Troubleshooting CRM: Taking A Cold, Hard Look


CRM visionaries and project managers: Does this scenario sound vaguely familiar?

Your global, multichannel company has decided that customer relationship management (CRM) is a corporate imperative. Management is looking to increase customer loyalty, customer satisfaction, top-line revenues, and drive more accountability into marketing and sales activity. The sales support call centers are an operational mess, and nobody has been able to get any of these customer-facing entities to interface seamlessly with your customer activity on the Web, or the back-end systems that control billing, shipments and marketing campaign history.

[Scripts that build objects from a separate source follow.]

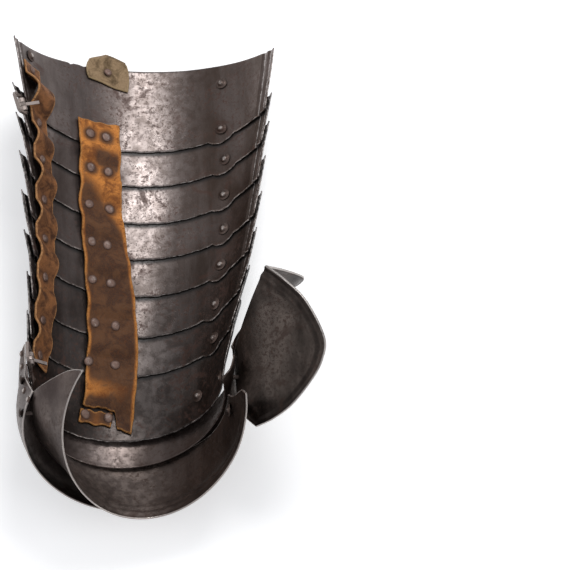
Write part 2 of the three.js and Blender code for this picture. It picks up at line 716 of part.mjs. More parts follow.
// The knee's pivots run across the leg, through every sheet that they join. PIVOT_BAR is the middle
// of the bar that finds and bores those sheets, as a share of the half width.
const PIVOT_BAR = 0.7;

function crossBar(radius, side, { along, back }) {
  const bar = new THREE.CylinderGeometry(radius, radius, HALF_WIDTH, RIVET_SIDES);
  const middle = new THREE.Vector3(side * HALF_WIDTH * PIVOT_BAR, -along, back);
  return toSolid(bar, placed(middle, new THREE.Vector3(-side, 0, 0)));
}

function setPivot(name, sheets, side, place) {
  const probe = crossBar(WASHER, side, place);
  const boxes = sheets.map((sheet) => pieces.get(sheet).solid.intersect(probe).boundingBox());
  const faces = boxes.flatMap(({ min, max }) => [side * min[0], side * max[0]]);
  const near = Math.min(...faces);
  const far = Math.max(...faces);
  sheets.forEach((sheet) => cut(sheet, crossBar(BORE, side, place)));
  const geometry = rivetGeometry({
    head: SLIDE_HEAD,
    rise: RIVET_RISE,
    washer: WASHER,
    outerHead: OUTER_HEAD,
    reach: far - near + 2 * SEAT,
  });
  const head = new THREE.Vector3(side * (near - SEAT - WASHER_THICKNESS), -place.along, place.back);
  addPiece(name, toSolid(geometry, placed(head, new THREE.Vector3(-side, 0, 0))), RIVET_IRON);
}

const UPPER_PIVOT_SHEETS = ['lower_thigh_plate', 'upper_knee_lame', 'knee_cop'];
const LOWER_PIVOT_SHEETS = ['lower_knee_lame', 'knee_cop'];
Object.entries({ inner: -1, outer: 1 }).forEach(([side, sign]) => {
  setPivot(`upper_pivot_${side}`, UPPER_PIVOT_SHEETS, sign, PIVOT);
  setPivot(`lower_pivot_${side}`, LOWER_PIVOT_SHEETS, sign, LOWER_PIVOT);
});

// Buckles at the inner rear edge, drawn in the plane across the bar: x past the rear edge, y inward.
// below is measured from the edge of the plate above. Each has a folded chape on the plate's inner
// face, a frame on the chape and a tongue swung inward.
const BUCKLES = [
  { name: 'upper', plate: 1, below: 9 },
  { name: 'lower', plate: 7, below: 32 },
];
const VALLEY = FLUTES[0] + FLUTE_SPREAD;
const BAR_BEYOND = 3.6;
const LOOP_HOLE = 2.4;
const LOOP_WALL = 1;
const CHAPE_LEG = 8;
const CHAPE_SEAT = 0.7;
const CHAPE_WIDTH = 12;
const TONGUE_WIDTH = 3;
const TONGUE_SLOT = 4;
const TONGUE_THICKNESS = 1.6;
const TONGUE_LENGTH = 17;
const TONGUE_SWING = 132;
const LOOP_SIDES = 9;
const HOLE_SIDES = 8;

function loopShape(legs) {
  const shape = new THREE.Shape(legs.map(([x, y]) => new THREE.Vector2(x, y)));
  const hole = Array.from({ length: HOLE_SIDES }, (_, i) => {
    const a = (-2 * Math.PI * i) / HOLE_SIDES;
    return new THREE.Vector2(LOOP_HOLE * Math.cos(a), LOOP_HOLE * Math.sin(a));
  });
  shape.holes.push(new THREE.Path(hole));
  return shape;
}

function extruded(shape, width) {
  const geometry = new THREE.ExtrudeGeometry(shape, { depth: width, bevelEnabled: false });
  return geometry.translate(0, 0, -width / 2);
}

// A loop round the bar with a straight leg to the left, its two long sides at the heights low and
// high.
function loopWithLeg(length, low, high) {
  const outer = LOOP_HOLE + LOOP_WALL;
  const from = Math.PI - Math.asin(clamp(low / outer, -1, 1));
  const to = Math.PI - Math.asin(clamp(high / outer, -1, 1));
  const round = Array.from({ length: LOOP_SIDES }, (_, i) => {
    const a = lerp(from, to + (to > from ? 0 : 2 * Math.PI), i / (LOOP_SIDES - 1));
    return [outer * Math.cos(a), outer * Math.sin(a)];
  });
  return loopShape([...round, [-length, high], [-length, low]]);
}

BUCKLES.forEach(({ name, plate, below }) => {
  const along = edges[plate - 1] + below;
  const at = (s, u) => thighPoint(s, u, plateOffset(plate, s, u)).point;
  const edge = at(along, -1);
  const bar = at(along - CHAPE_WIDTH / 2, -1).sub(at(along + CHAPE_WIDTH / 2, -1)).normalize();
  const past = edge.clone().sub(at(along, -VALLEY));
  past.addScaledVector(bar, -past.dot(bar)).normalize();
  const inward = new THREE.Vector3().crossVectors(bar, past);
  const middle = edge.clone()
    .addScaledVector(past, BAR_BEYOND)
    .addScaledVector(inward, CHAPE_SEAT + BUCKLE_WIRE);
  const place = new THREE.Matrix4().makeBasis(past, inward, bar).setPosition(middle);

  const half = BUCKLE_WIDTH / 2;
  const wire = 2 * BUCKLE_WIRE;
  const ring = new THREE.Shape([
    [-BUCKLE_WIRE, -half], [BUCKLE_LENGTH - wire, -half], [BUCKLE_LENGTH, wire - half],
    [BUCKLE_LENGTH, half - wire], [BUCKLE_LENGTH - wire, half], [-BUCKLE_WIRE, half],
  ].map(([x, y]) => new THREE.Vector2(x, y)));
  ring.holes.push(new THREE.Path([
    [BUCKLE_WIRE, wire - half], [BUCKLE_WIRE, half - wire],
    [BUCKLE_LENGTH - wire, half - wire], [BUCKLE_LENGTH - wire, wire - half],
  ].map(([x, y]) => new THREE.Vector2(x, y))));
  const flat = new THREE.Matrix4().makeRotationX(Math.PI / 2);
  addPiece(`${name}_buckle_frame`, toSolid(extruded(ring, wire), place.clone().multiply(flat)), RIVET_IRON);

  const leg = loopWithLeg(BAR_BEYOND + CHAPE_LEG, -BUCKLE_WIRE, -BUCKLE_WIRE + LOOP_WALL);
  const slot = new THREE.BoxGeometry(3 * LOOP_HOLE + LOOP_WALL, 4 * LOOP_HOLE, TONGUE_SLOT);
  const chape = toSolid(extruded(leg, CHAPE_WIDTH), place).subtract(toSolid(slot, place));
  addPiece(`${name}_buckle_chape`, chape, STEEL);

  const tongue = loopWithLeg(TONGUE_LENGTH, -TONGUE_THICKNESS / 2, TONGUE_THICKNESS / 2);
  const swing = new THREE.Matrix4().makeRotationZ(rad(TONGUE_SWING - 180));
  const turned = place.clone().multiply(swing);
  addPiece(`${name}_buckle_tongue`, toSolid(extruded(tongue, TONGUE_WIDTH), turned), RIVET_IRON);
});

// Everything lies in the design frame inside one group, which is turned to how the piece rests and
// moved so that the middle of its underside is the origin.
const leg = new THREE.Group();
pieces.forEach(({ solid, material }, name) => {
  const mesh = new THREE.Mesh(toGeometry(solid), material);
  mesh.name = name;
  leg.add(mesh);
});
leg.rotation.set(rad(REST_PITCH), rad(REST_ROLL), 0);

const group = new THREE.Group();
group.add(leg);
group.updateMatrixWorld(true);
const box = new THREE.Box3().setFromObject(group, true);
leg.position.set(-(box.min.x + box.max.x) / 2, -(box.min.y + box.max.y) / 2, -box.min.z);
group.updateMatrixWorld(true);

export default group;
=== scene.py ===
"""A steel cuisse with its winged knee cop, lying on its convex front, seen into its open back.

The plates, the leathers and the rivets are worked out in the frame that the piece is drawn in, in
millimetres: X to the outer side of the leg, Y to the hip, Z to the open back. to_rest carries them
to how the piece lies. u runs from -1 at the inner rear edge by 0 at the keel to 1 at the outer one,
and s counts millimetres down the keel from the top edge.
"""
import math

import bpy
import numpy as np
from mathutils import Matrix, Vector


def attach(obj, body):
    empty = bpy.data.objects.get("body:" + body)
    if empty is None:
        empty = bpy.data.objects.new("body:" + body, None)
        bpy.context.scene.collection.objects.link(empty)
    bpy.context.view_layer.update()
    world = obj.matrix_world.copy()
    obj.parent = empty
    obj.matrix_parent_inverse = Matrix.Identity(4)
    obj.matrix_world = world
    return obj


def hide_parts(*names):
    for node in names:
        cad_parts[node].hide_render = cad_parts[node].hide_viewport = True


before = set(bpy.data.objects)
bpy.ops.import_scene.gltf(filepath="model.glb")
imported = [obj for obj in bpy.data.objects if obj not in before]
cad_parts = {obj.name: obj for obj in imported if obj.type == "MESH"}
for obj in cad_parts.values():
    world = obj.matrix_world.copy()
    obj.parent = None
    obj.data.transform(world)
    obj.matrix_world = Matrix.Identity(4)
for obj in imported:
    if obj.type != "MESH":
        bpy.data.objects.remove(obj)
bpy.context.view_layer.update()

# Driving sizes, in millimetres
KEEL_LENGTH, HALF_WIDTH, HOLLOW_DEPTH = 471.0, 131.0, 114.0
SHEET, LAP_GAP = 1.3, 0.5
LAP = SHEET + LAP_GAP
LAP_KEEL, LAP_REAR = 13.0, 24.0
FLUTES, FLUTE_SPREAD, FLUTE_HEIGHT = (0.91, 0.97), 0.03, 1.3
LOBE_HEIGHT, LOBE_WIDTH = 5.0, 0.1
SPLAY_INNER, SPLAY_OUTER, SPLAY_FROM = 8.0, 3.0, 0.6
SEAT, HEAD_SEAT, SCRAP_SEAT = 0.3, 0.75, 1.1
STRAP_WIDTH, STRAP_THICKNESS, STRAP_BULGE = 43.0, 2.2, 3.0
SIDE_WIDTH, SIDE_THICKNESS, SIDE_BULGE, SIDE_MIDDLE = 29.0, 2.0, 6.0, -0.84
TAB_WIDTH, TAB_THICKNESS, TAB_RISE, TAB_OUT, TAB_MIDDLE = 40.0, 2.0, 17.0, 2.2, -0.18
SCRAP_THICKNESS, SCRAP_HEIGHT = 1.8, 13.0
WASHER, WASHER_THICKNESS, SHANK = 6.0, 0.8, 2.0

# How the piece lies: the drawing's axes turned about the keel, then tipped, and the place of its origin
REST_ROLL, REST_PITCH = math.radians(9.2), math.radians(-1.44)
REST_ORIGIN = np.array([-31.4385, 226.4084, 1.2797])

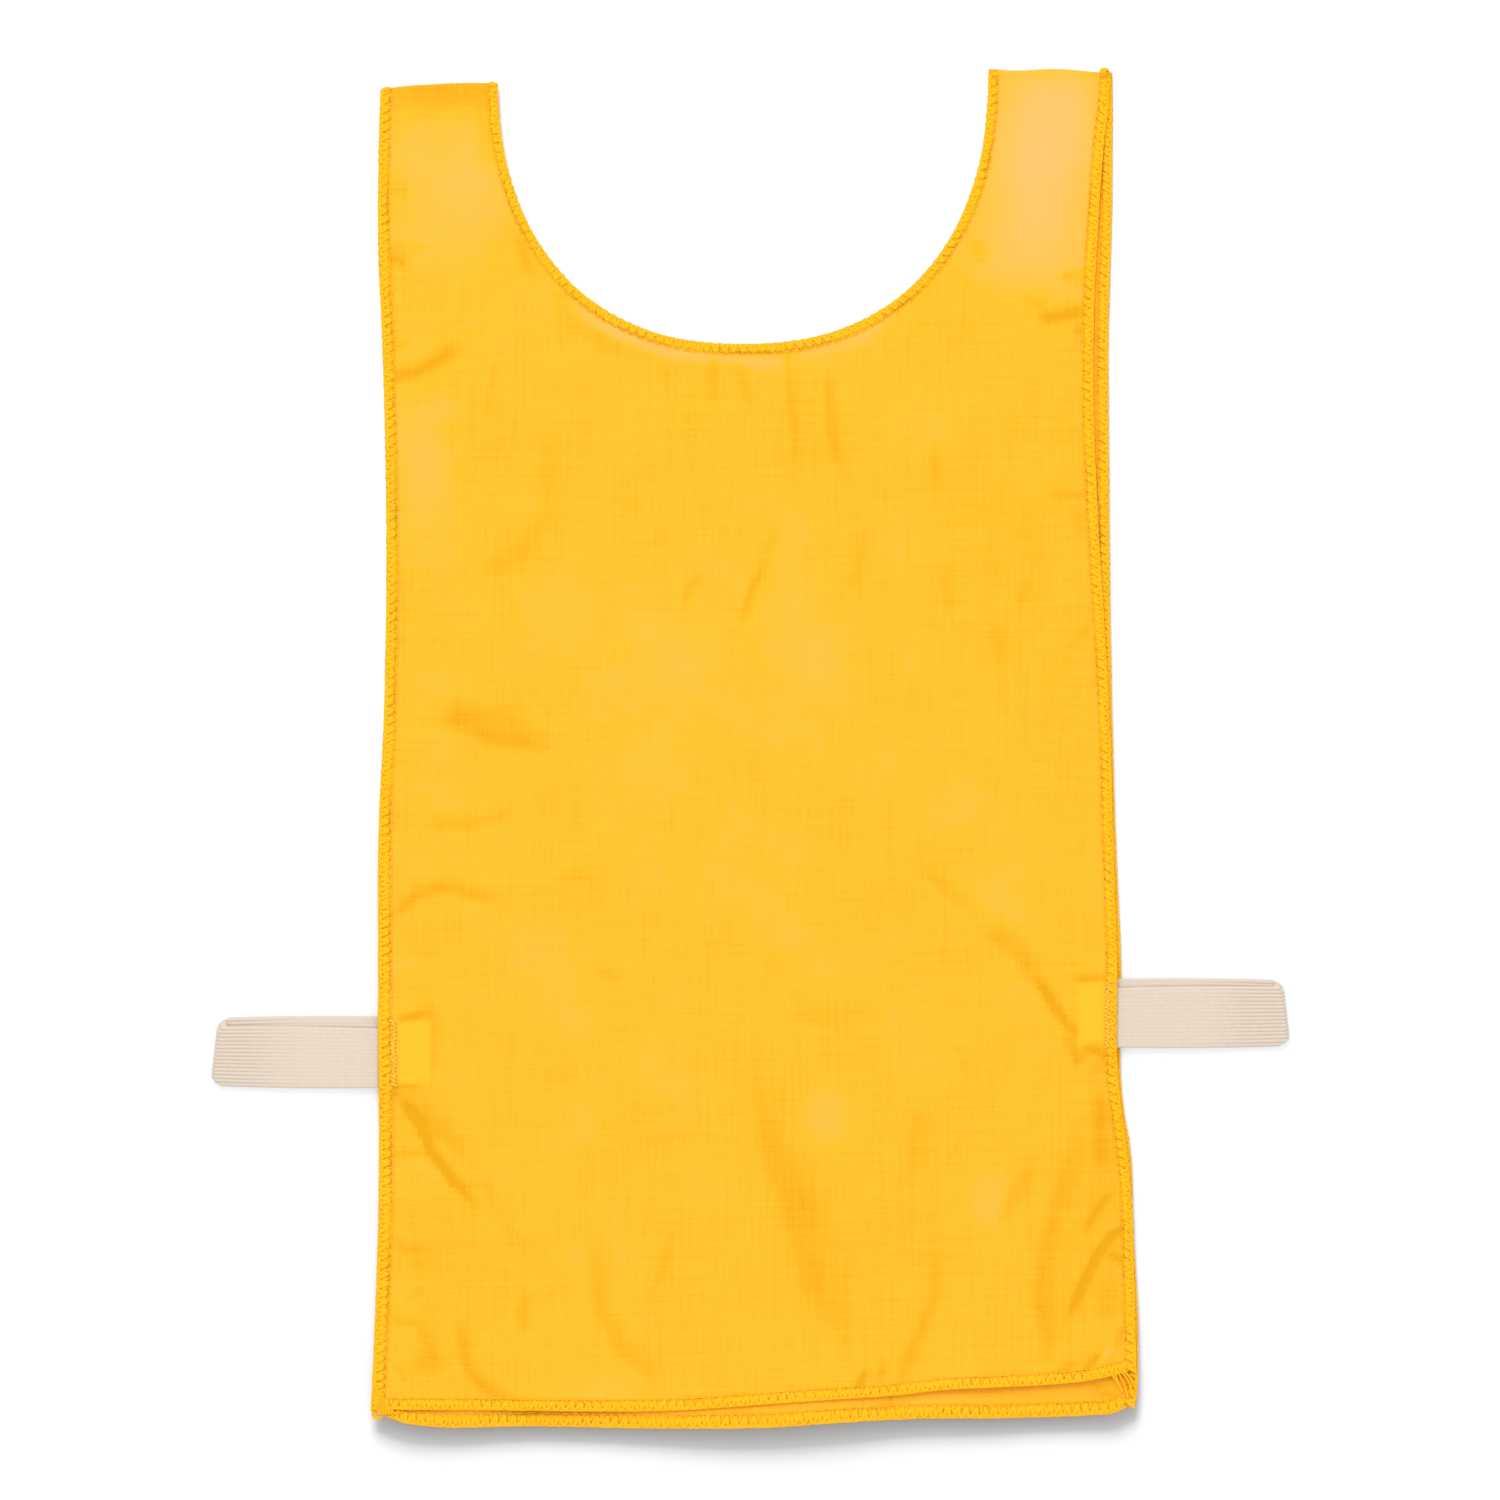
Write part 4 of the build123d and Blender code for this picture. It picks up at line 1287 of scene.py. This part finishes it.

Here's the great news: You've been tapped as the business executive to lead the project. Deploy this one successfully in North America, and you will be giving CRM "best practices" speeches to your counterparts in the European headquarters by June. It's your baby'the project plan, the team, the big budget and the end-state deliverable. You have never had this much power, nor this much at stake.

The CRM Life Is Good
No sooner do you get started than you hit the first of many speed bumps. You didn't see it beforehand, though, and hitting a speed bump you don't see feels more like hitting a small wall, right? And the bumps keep coming.

The organizational boundaries and departmental fiefdoms -- people you thought were on your side at the project kick-off party -- are now hugging trees, and not exactly helping you move their teams, or this project, forward. You have a few project managers running key teams, but they have other responsibilities that take priority. They are uncomfortable with telling peers that the CRM effort will enhance critical skills and eliminate project and job redundancy. Job redundancy is job security.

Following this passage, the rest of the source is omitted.